This guide was made possible by a grant from The John D. and Catherine T. MacArthur Foundation.
Contributors to this community reading group guide include Annmarie Boudreau, teacher at Charlestown High School; Louise Freedman, former Facing History and Ourselves teacher; and the Washington Center for the Book at the Seattle Public Library.
"Judgement Days" by Caroline Hendrie is reprinted with permission from Education Week, vol. 18, no. 38, June 2, 1999.
Introduction
Through impassioned, brilliant personal storytelling, Michael Patrick MacDonald brings us to Southie's lower end, a poor but intensely insular neighborhood its residents agree is the "best place in the world." Through the eyes of the troubled yet keenly gifted observer he was even as a child, we meet Michael's mini-skirted, accordion-playing, usually single mother who cares for her ten children through a combination of high spirits and inspired "getting over."
But too soon Southie becomes a place controlled by resident gangster Whitey Bulger, later revealed to be an FBI informant even as he runs the raging drug culture Southie supposedly never had. It is a world primed for the escalation of class violence, and then, with sickening inevitability, of the racial violence that swirls around Boston's forced busing in the 1970s. The violence spills into the MacDonald family so that within a few years--a sequence laid out in All Souls with mesmerizing urgency--four of Michael's siblings lose their lives to poverty and drugs and organized crime. All but destroyed by his grief and the Southie code of silence that doesn't allow him to feel it, MacDonald gets out. His work as an antiviolence activist, first in the all-black neighborhoods of nearby Roxbury then back in the Southie he can't help but love, is the healing close to a story that will leave readers shaken and changed.
About the Author
Michael Patrick MacDonald was born in Boston in 1966 and grew up in South Boston's Old Colony housing project. He helped launch Boston's successful gun-buyback program and is founder of the South Boston Vigil Group and works with survivor families and young people in Boston's anti-violence movement. He is recipient of the 1999 Daily Points of Light Award, among many others. All Souls: A Family Story from Southie is his first book.

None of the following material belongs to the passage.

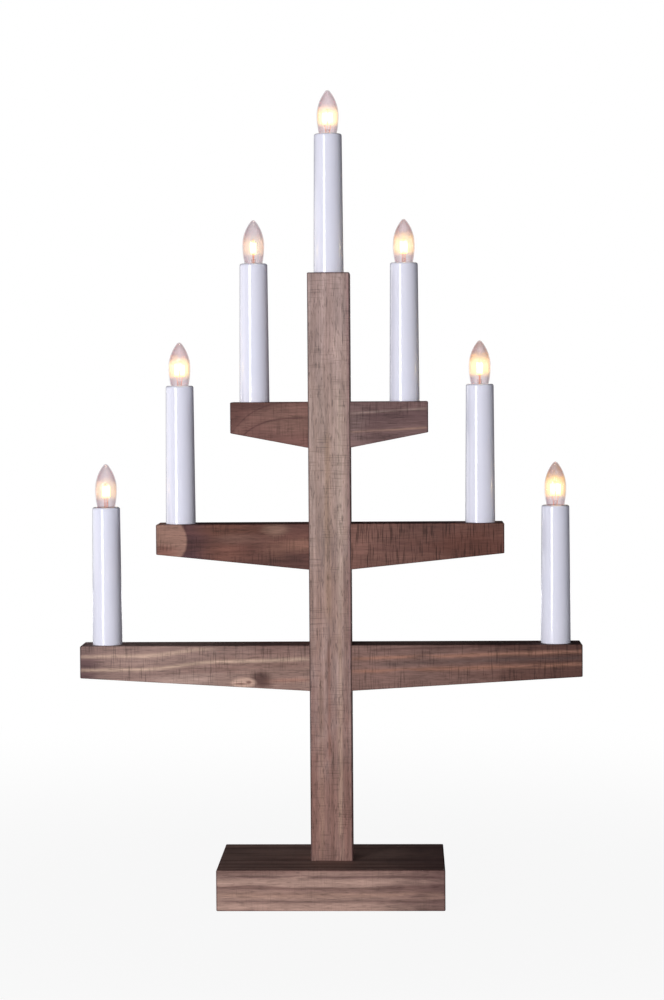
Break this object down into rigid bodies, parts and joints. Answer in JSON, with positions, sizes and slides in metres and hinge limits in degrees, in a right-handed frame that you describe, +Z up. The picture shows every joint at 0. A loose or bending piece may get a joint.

All Souls Discussion Topics for Community Reading Groups
- What preconceptions about Southie did you bring to your reading of All Souls? How did the book add to or change what you knew?
- Michael Patrick MacDonald writes in chapter 2, "My oldest memories are of my mother crying." What was the author's early relationship to his mother like?
- How do you feel about Ma's relationships to the men in her life? To the social workers who visited the MacDonald family early on in Jamaica Plain?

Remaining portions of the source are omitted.